Mattel has struggled in recent years to re-energize the flagging sales growth of its most famous doll. As Barbie turned 40 in 1999, Mattel was fighting near-stagnation of sales, even after Barbie’s popularity had climbed dramatically from the 1980s. 

While 100,000 Barbies register only a blip on Mattel’s screen, the company was looking for new outlets and jumped at the chance to market a second See’s San Francisco doll. 

“This enables us to distribute Barbie Dolls in locations where one would not normally expect to find Barbies,” said Suzanne Schlundt, Mattel’s director of Barbie marketing. 

The visitors bureau wasn’t in on last year’s See’s Barbie experiment. But See’s and the bureau are veteran marketing partners, and the idea of tourists returning home to far-flung locales with San Francisco Barbies in their suitcases was an enticing public-relations opportunity. 

Last year, Brian Baker, the bureau’s marketing vice president, looked into how the agency could tap into the Barbie action by licensing “I Left My Heart in San Francisco” to See’s and Mattel. The bureau owns trademark rights to the phrase (though not to the song by the same name). 

The bureau could make close to $100,000 on the licensing rights, said John Marks, bureau president. 
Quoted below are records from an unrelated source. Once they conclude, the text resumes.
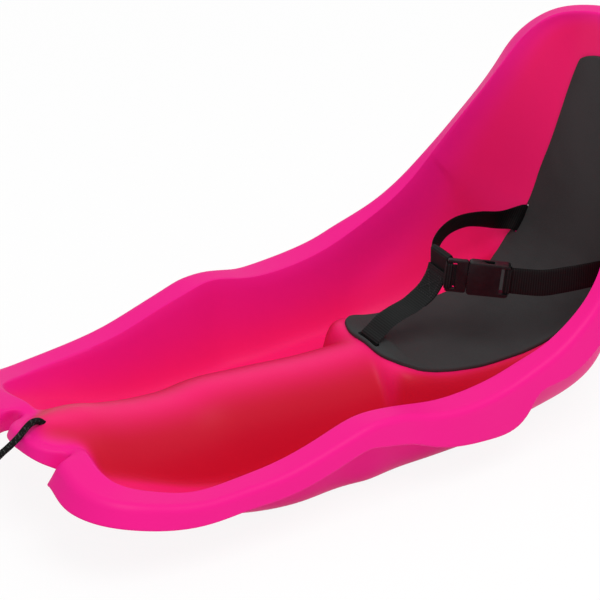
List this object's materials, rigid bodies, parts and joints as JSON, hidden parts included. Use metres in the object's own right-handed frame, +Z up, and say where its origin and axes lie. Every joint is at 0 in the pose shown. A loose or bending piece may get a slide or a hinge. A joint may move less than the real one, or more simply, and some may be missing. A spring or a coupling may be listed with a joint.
{
  "type": "baby pull sled",
  "caption": "Moulded bucket pull sled for a small child, with ski runners, high backrest, foam seat pad, crotch strap, waist belt with a side release buckle, and pull rope.",
  "frame": {"origin": "middle of the sled's bounding box on the surface that it stands on, without the rope", "axes": "+Y from the nose to the backrest along the sled, +X towards the rider's left as the rider sits facing the nose, +Z up"},
  "size_m": [0.3766, 1.0178, 0.355],
  "materials": {
    "hull": "satin moulded polyethylene",
    "foam": "matt closed cell foam",
    "webbing": "woven",
    "buckle": "satin moulded acetal",
    "rope": "braided"
  },
  "bodies": {
    "sled": {"shell": "hull", "seat_pad": "foam", "crotch_strap": "webbing", "crotch_keeper": "buckle", "waist_belt": "webbing", "waist_belt_short": "webbing", "buckle_plug": "buckle", "rope_stopper_knot": "rope", "pull_rope": "rope", "rope_coil": "rope", "rope_end_knot": "rope"},
    "upper_latch": {"latch_arm_upper": "buckle"},
    "lower_latch": {"latch_arm_lower": "buckle"},
    "socket": {"buckle_socket": "buckle"}
  },
  "joints": [
    {"name": "upper_latch_squeeze", "type": "hinge", "parent": "sled", "child": "upper_latch", "pos_m": [0.03398, 0.15377, 0.14371], "axis": [-0.8191, 0.5736, 0], "range_deg": [0, 10.5], "stiffness_Nm_per_rad": 0.05},
    {"name": "lower_latch_squeeze", "type": "hinge", "parent": "sled", "child": "lower_latch", "pos_m": [0.03232, 0.15139, 0.11607], "axis": [0.8191, -0.5736, 0], "range_deg": [0, 10.5], "stiffness_Nm_per_rad": 0.05},
    {"name": "buckle_release", "type": "slide", "parent": "sled", "child": "socket", "axis": [0.5704, 0.8147, -0.1045], "range_m": [0, 0.028], "deforming": ["waist_belt_short", "latch_arm_upper", "latch_arm_lower"]}
  ],
  "couplings": [
    {"joint": "lower_latch_squeeze", "follows": "upper_latch_squeeze", "ratio": 1}
  ]
}
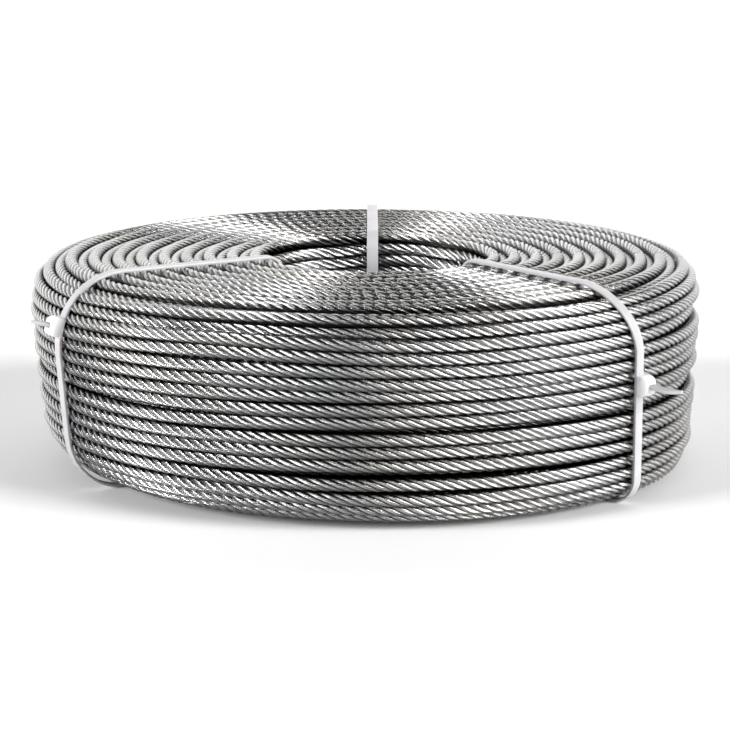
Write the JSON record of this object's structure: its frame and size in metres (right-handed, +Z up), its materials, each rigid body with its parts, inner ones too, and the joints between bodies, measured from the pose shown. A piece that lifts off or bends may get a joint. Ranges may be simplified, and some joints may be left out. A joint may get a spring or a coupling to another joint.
{
  "type": "coil of wire rope",
  "caption": "Coil of bright steel stranded wire rope, wound in neat layers round an open bore and bound across its section with white cable ties.",
  "frame": {"origin": "on the coil's axis, level with the undersides of the ties that carry it", "axes": "+Z up along the coil's axis, with the coil lying flat; -Y is the front, between the two ties whose heads show in the picture; +X is to its right"},
  "size_m": [0.2098, 0.2121, 0.0668],
  "materials": {
    "steel_rope": "bright drawn steel wire, laid into strands",
    "nylon": "natural white moulded nylon, satin"
  },
  "bodies": {
    "root": {"wire_rope_coil": "steel_rope", "cable_tie_back": "nylon", "cable_tie_left": "nylon", "cable_tie_right": "nylon"}
  },
  "joints": []
}
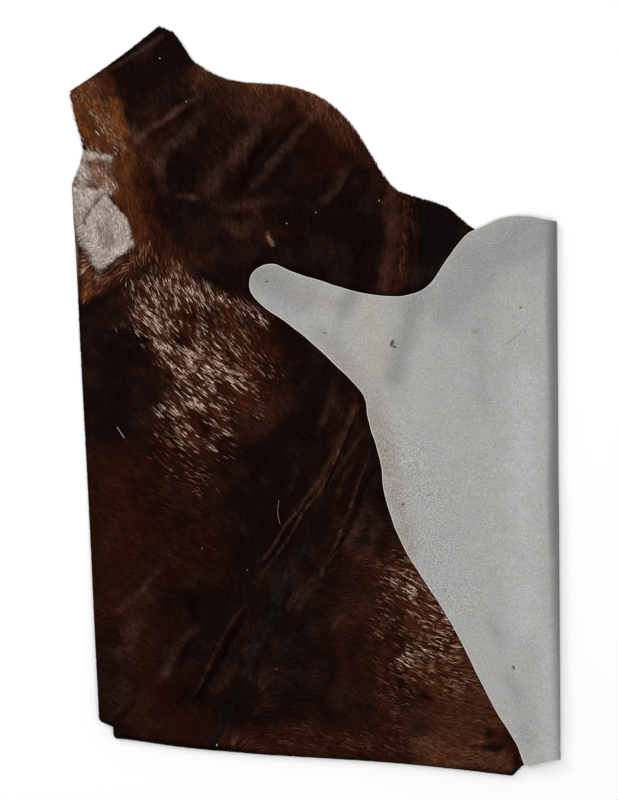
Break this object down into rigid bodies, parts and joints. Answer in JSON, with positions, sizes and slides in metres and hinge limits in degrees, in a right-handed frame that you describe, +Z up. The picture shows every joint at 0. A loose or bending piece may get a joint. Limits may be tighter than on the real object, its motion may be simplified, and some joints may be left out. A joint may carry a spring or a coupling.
{
  "type": "cowhide rug",
  "caption": "Whole cowhide floor rug, lying folded: flank, leg tip and front half turned under, the other flank turned over with its suede side up.",
  "frame": {"origin": "middle of the folded hide's outline, at the level of its underside", "axes": "+Z up through the layers, +Y along the longer side, towards the turned-under hind leg, +X towards the turned-over flank"},
  "size_m": [1.0744, 1.6424, 0.0327],
  "materials": {
    "hide": "short glossy chestnut coat on one side, pale grey suede on the other"
  },
  "bodies": {
    "root": {"hide": "hide"}
  },
  "joints": []
}
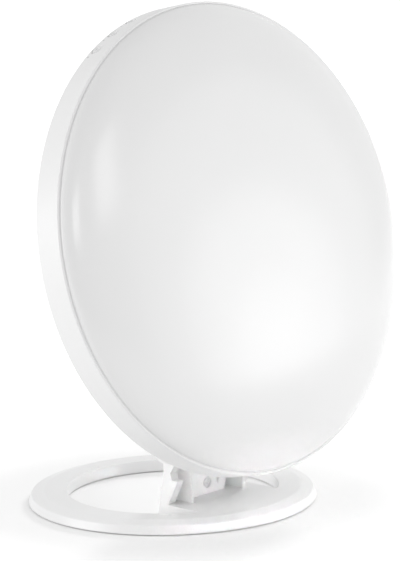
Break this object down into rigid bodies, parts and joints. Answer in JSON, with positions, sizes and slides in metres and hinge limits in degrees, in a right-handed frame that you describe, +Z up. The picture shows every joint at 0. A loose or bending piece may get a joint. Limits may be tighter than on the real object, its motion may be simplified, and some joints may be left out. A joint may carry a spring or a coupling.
{
  "type": "light therapy lamp",
  "caption": "Round daylight therapy lamp with a domed opal lens in a slim rim, push buttons on the rim and a tilting hinge on a flat ring base.",
  "frame": {"origin": "centre of the ring base on the table top, under the middle of the non-slip ring", "axes": "+Z up; the lamp faces -Y and leans back by 13.8 degrees; +X is to the right of someone who looks at the lit face"},
  "size_m": [0.3, 0.1948, 0.325],
  "materials": {
    "white_gloss": "gloss",
    "white_satin": "satin",
    "opal_acrylic": "gloss",
    "diffusing_film": "matte",
    "grey_rubber": "matte",
    "steel": "satin",
    "nylon": "satin",
    "board_aluminium": "satin",
    "phosphor": "satin",
    "board_green": "satin",
    "ferrite": "matte",
    "can_aluminium": "satin",
    "black_plastic": "satin",
    "nickel": "polished",
    "indicator_chip": "gloss",
    "smoke_acrylic": "gloss"
  },
  "bodies": {
    "base": {"base_ring": "white_gloss", "base_cover": "white_satin", "base_screws": "steel", "base_ballast": "steel", "non_slip_ring": "grey_rubber", "hinge_bracket": "white_gloss", "tongue_cover": "white_satin", "bracket_screws": "steel", "bracket_cover": "white_gloss", "bracket_cover_screw": "steel", "hinge_pin": "steel", "spring_washer": "steel", "hinge_nut": "steel", "friction_washers": "nylon", "hinge_cap_left": "white_gloss", "hinge_cap_right": "white_gloss"},
    "lamp": {"rim": "white_gloss", "lamp_bracket": "white_gloss", "rear_shell": "white_satin", "driver_housing": "white_satin", "key_strip": "white_satin", "reflector_tray": "white_satin", "lens": "opal_acrylic", "diffusing_sheet": "diffusing_film", "lamp_bracket_screws": "steel", "rear_shell_screws": "steel", "housing_screws": "steel", "led_board_screws": "steel", "driver_screws": "steel", "led_board": "board_aluminium", "leds": "phosphor", "driver_board": "board_green", "driver_coil": "ferrite", "driver_capacitors": "can_aluminium", "driver_chips": "black_plastic", "dc_inlet": "black_plastic", "key_switches": "black_plastic", "dc_inlet_pin": "nickel", "indicator_leds": "indicator_chip", "indicator_windows": "smoke_acrylic"},
    "level_key": {"level_button": "white_gloss", "level_plunger": "nylon"},
    "power_key": {"power_button": "white_gloss", "power_plunger": "nylon"},
    "timer_key": {"timer_button": "white_gloss", "timer_plunger": "nylon"}
  },
  "joints": [
    {"name": "lamp_tilt", "type": "hinge", "parent": "base", "child": "lamp", "pos_m": [0, -0.036, 0.047], "axis": [-1, 0, 0], "range_deg": [-15, 30]},
    {"name": "level_press", "type": "slide", "parent": "lamp", "child": "level_key", "axis": [0.2504, -0.2309, -0.9402], "range_m": [0, 0.0008], "stiffness_N_per_m": 700, "springref_m": -0.0005},
    {"name": "power_press", "type": "slide", "parent": "lamp", "child": "power_key", "axis": [0.3665, -0.2219, -0.9036], "range_m": [0, 0.0008], "stiffness_N_per_m": 700, "springref_m": -0.0005},
    {"name": "timer_press", "type": "slide", "parent": "lamp", "child": "timer_key", "axis": [0.4772, -0.2096, -0.8534], "range_m": [0, 0.0008], "stiffness_N_per_m": 700, "springref_m": -0.0005}
  ]
}
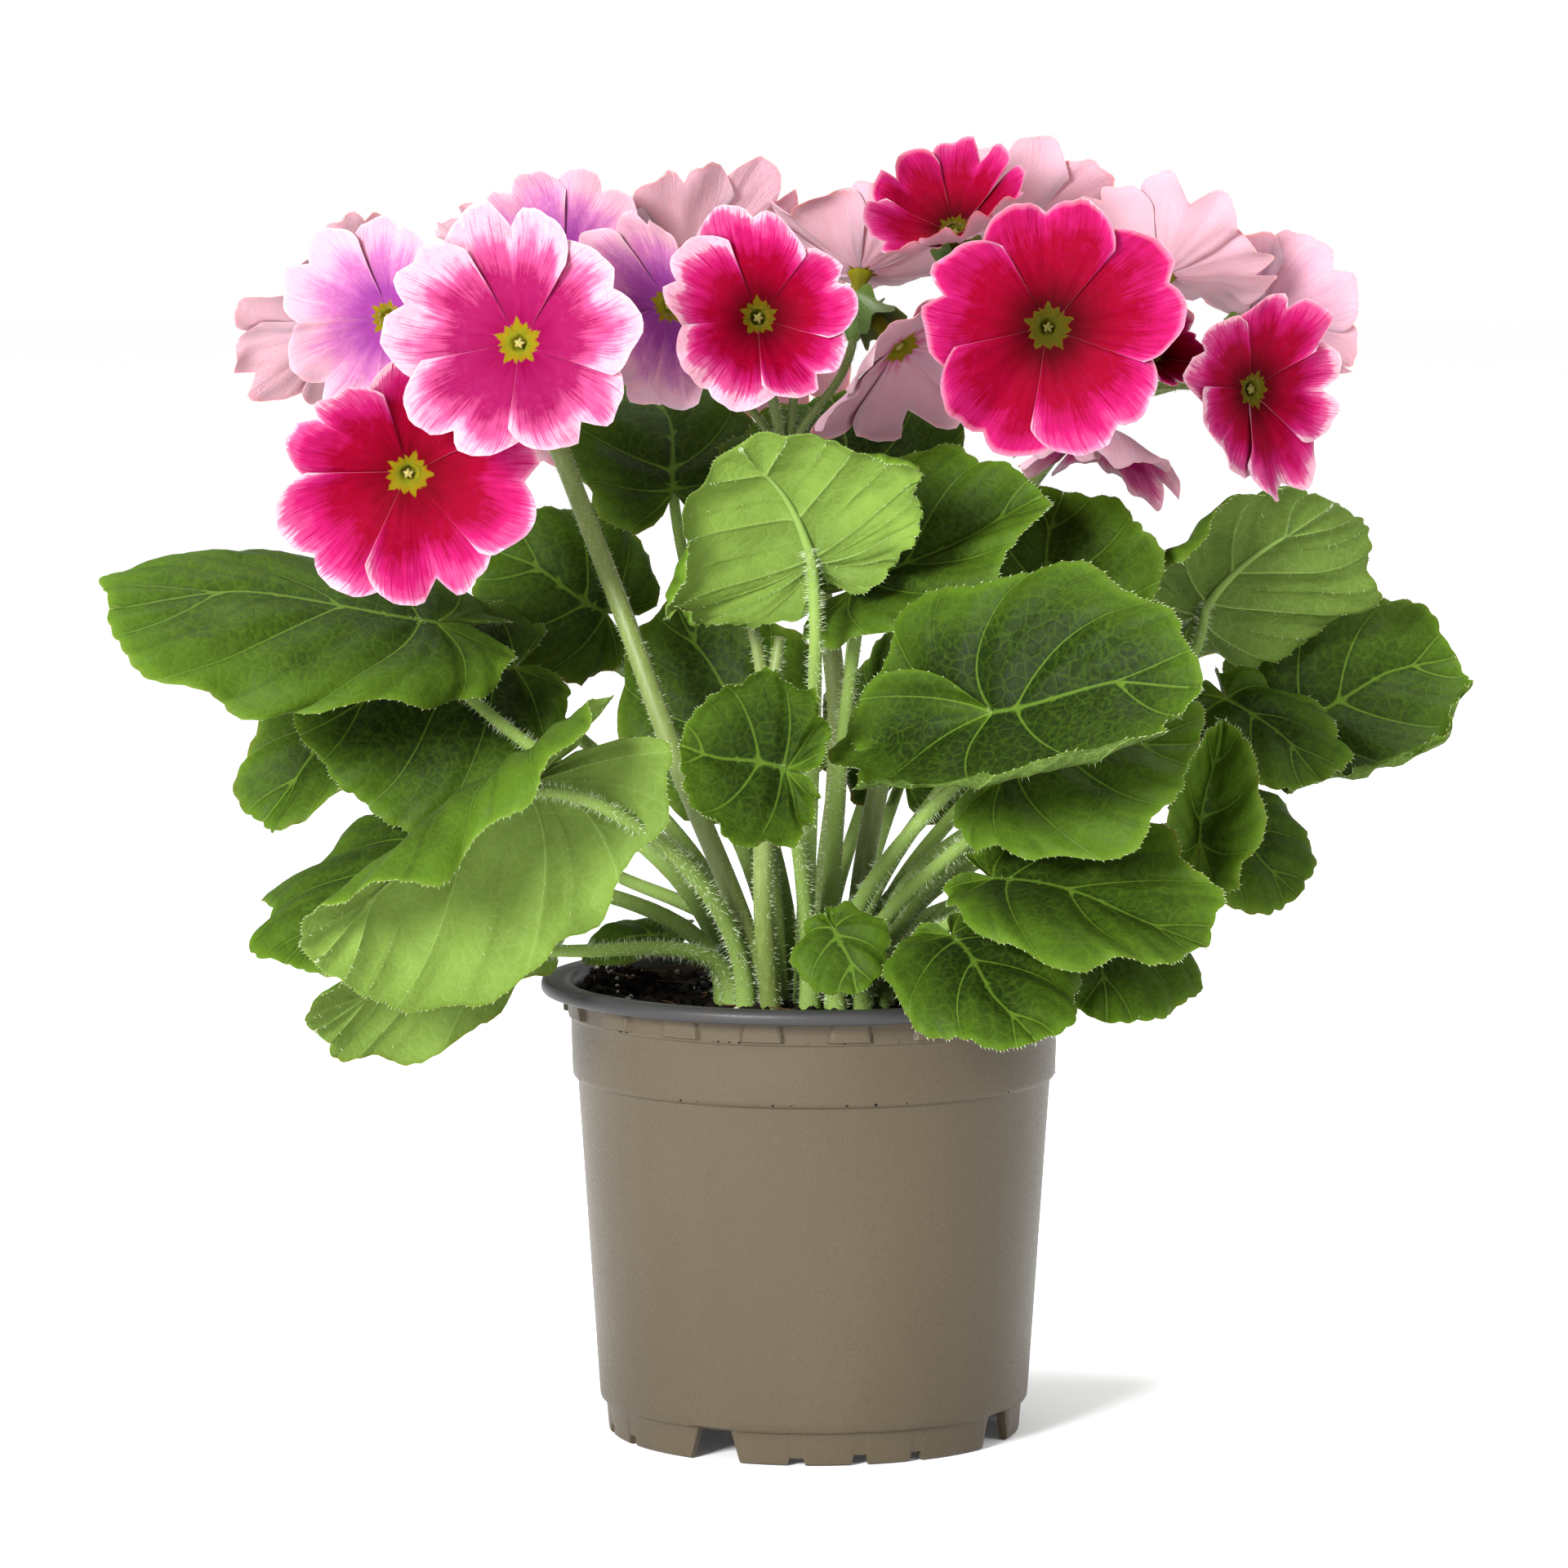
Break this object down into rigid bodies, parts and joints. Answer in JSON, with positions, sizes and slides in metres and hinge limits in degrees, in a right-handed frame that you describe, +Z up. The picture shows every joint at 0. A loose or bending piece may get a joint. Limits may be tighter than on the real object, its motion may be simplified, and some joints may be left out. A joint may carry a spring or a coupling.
{
  "type": "potted primrose",
  "caption": "Flowering primrose in a tapered plastic grower's pot: round toothed leaves on long stalks and domed heads of large five-petalled blooms above them.",
  "frame": {"origin": "middle of the pot's underside, on the ground", "axes": "+Z up, -Y towards the side of the plant that is meant to be seen first, +X to that viewer's right"},
  "size_m": [0.2987, 0.2011, 0.2857],
  "materials": {
    "pot": "satin moulded plastic",
    "soil": "loose dark peat",
    "leaf": "finely hairy leaf",
    "stalk": "finely hairy stem",
    "petal_crimson": "soft petal",
    "petal_pink": "soft petal",
    "petal_lilac": "soft petal",
    "petal_pale": "soft petal"
  },
  "bodies": {
    "root": {"bloom_centre_far": "petal_lilac", "bloom_centre_lilac": "petal_lilac", "bloom_centre_pale": "petal_pale", "bloom_centre_red": "petal_crimson", "bloom_centre_side": "petal_pale", "bloom_centre_top": "petal_pale", "bloom_left_back": "petal_pale", "bloom_left_crimson": "petal_crimson", "bloom_left_far": "petal_pink", "bloom_left_high": "petal_lilac", "bloom_left_lilac": "petal_lilac", "bloom_left_pink": "petal_pink", "bloom_left_top": "petal_pink", "bloom_right_back": "petal_lilac", "bloom_right_crimson": "petal_crimson", "bloom_right_dark": "petal_crimson", "bloom_right_edge": "petal_crimson", "bloom_right_far": "petal_pink", "bloom_right_folded": "petal_crimson", "bloom_right_hanging": "petal_pink", "bloom_right_pale": "petal_pale", "bloom_right_top": "petal_pale", "leaf_back_left": "leaf", "leaf_back_low_left": "leaf", "leaf_back_low_right": "leaf", "leaf_back_middle": "leaf", "leaf_back_right": "leaf", "leaf_back_top": "leaf", "leaf_centre_back": "leaf", "leaf_centre_right": "leaf", "leaf_centre_top": "leaf", "leaf_front_crown": "leaf", "leaf_front_cup": "leaf", "leaf_inner_left": "leaf", "leaf_inner_right": "leaf", "leaf_left_back": "leaf", "leaf_left_folded": "leaf", "leaf_left_hanging": "leaf", "leaf_left_long": "leaf", "leaf_left_low": "leaf", "leaf_left_rim": "leaf", "leaf_left_under": "leaf", "leaf_right_big": "leaf", "leaf_right_boat": "leaf", "leaf_right_far": "leaf", "leaf_right_low": "leaf", "leaf_right_mid": "leaf", "leaf_right_narrow": "leaf", "leaf_right_quilted": "leaf", "leaf_right_rim": "leaf", "leaf_right_rising": "leaf", "leaf_right_side": "leaf", "leaf_right_top": "leaf", "leaf_soil_left": "leaf", "pot": "pot", "soil": "soil", "stalk_centre": "stalk", "stalk_cut": "stalk", "stalk_left": "stalk", "stalk_right": "stalk"}
  },
  "joints": []
}
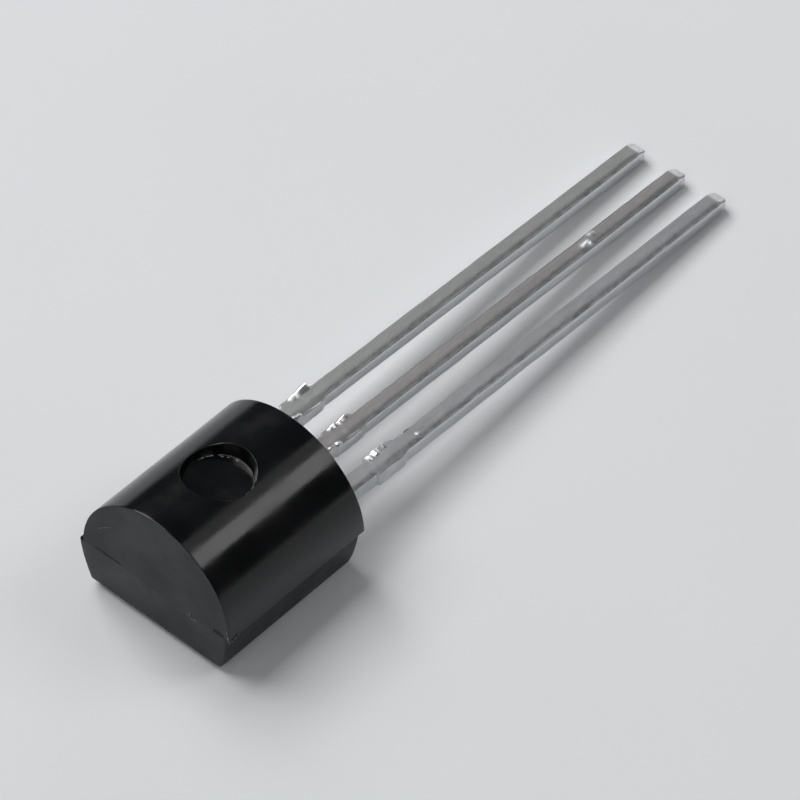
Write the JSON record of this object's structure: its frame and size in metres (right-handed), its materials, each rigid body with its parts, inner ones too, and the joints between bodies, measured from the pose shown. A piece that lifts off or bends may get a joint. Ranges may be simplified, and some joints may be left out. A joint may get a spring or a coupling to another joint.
{
  "type": "triac",
  "caption": "Low-power triac in a small round-backed moulded package with straight in-line leads, for switching alternating current.",
  "frame": {"origin": "centre of the flat face", "axes": "+Y from the body out along the leads, +Z from the flat face up to the round back, +X to the right as seen from the closed end with the flat face down"},
  "size_m": [0.0046, 0.0185, 0.0035],
  "materials": {
    "moulding_compound": "black moulded epoxy, glossy on the round back and matt on the end faces",
    "tinned_lead": "copper alloy strip, dipped in tin solder, dull grey and slightly uneven",
    "silicon": "sawn and polished silicon",
    "die_solder": "dull reflowed solder",
    "bond_wire": "drawn aluminium wire"
  },
  "bodies": {
    "root": {"moulded_body": "moulding_compound", "main_terminal_1_lead": "tinned_lead", "gate_lead": "tinned_lead", "main_terminal_2_lead": "tinned_lead", "triac_die": "silicon", "die_attach_solder": "die_solder", "gate_bond_wire": "bond_wire", "main_terminal_1_bond_wire": "bond_wire"}
  },
  "joints": []
}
That could buy a few full-page national ads selling the city, he said. But the bigger payoff would be the lasting impression of the dolls themselves, which could become collectors’ items or be cherished for years by children, also known as future tourists. 

“It’s never too early to start building brand awareness,” Marks said. 

The Barbie packaging itself is an advertisement for the city and See’s. It comes with postcards of the Golden Gate Bridge and a cable car. 

Just how collectible the doll will be is largely a matter of guesswork, said Barbie aficionado Patrice Krems Walcoff, a San Rafael insurance broker and Barbie collector. She owns 1,500 Barbies and is the immediate past president of the San Francisco Fashion Doll Club. 

Value to collectors depends on, among other factors, the sale price, production volume, quality, packaging and pure luck, Walcoff said. 

“The face, believe it or not, has a lot to do with how much it appeals to collectors. There are certain collectors who absolutely refuse to buy anything contemporary.” 

This doll’s face is contemporary though her clothes have a retro look. She will come in two versions that Mattel describes as Caucasian and ethnic, which in Barbie’s world means light-brown skin with black hair.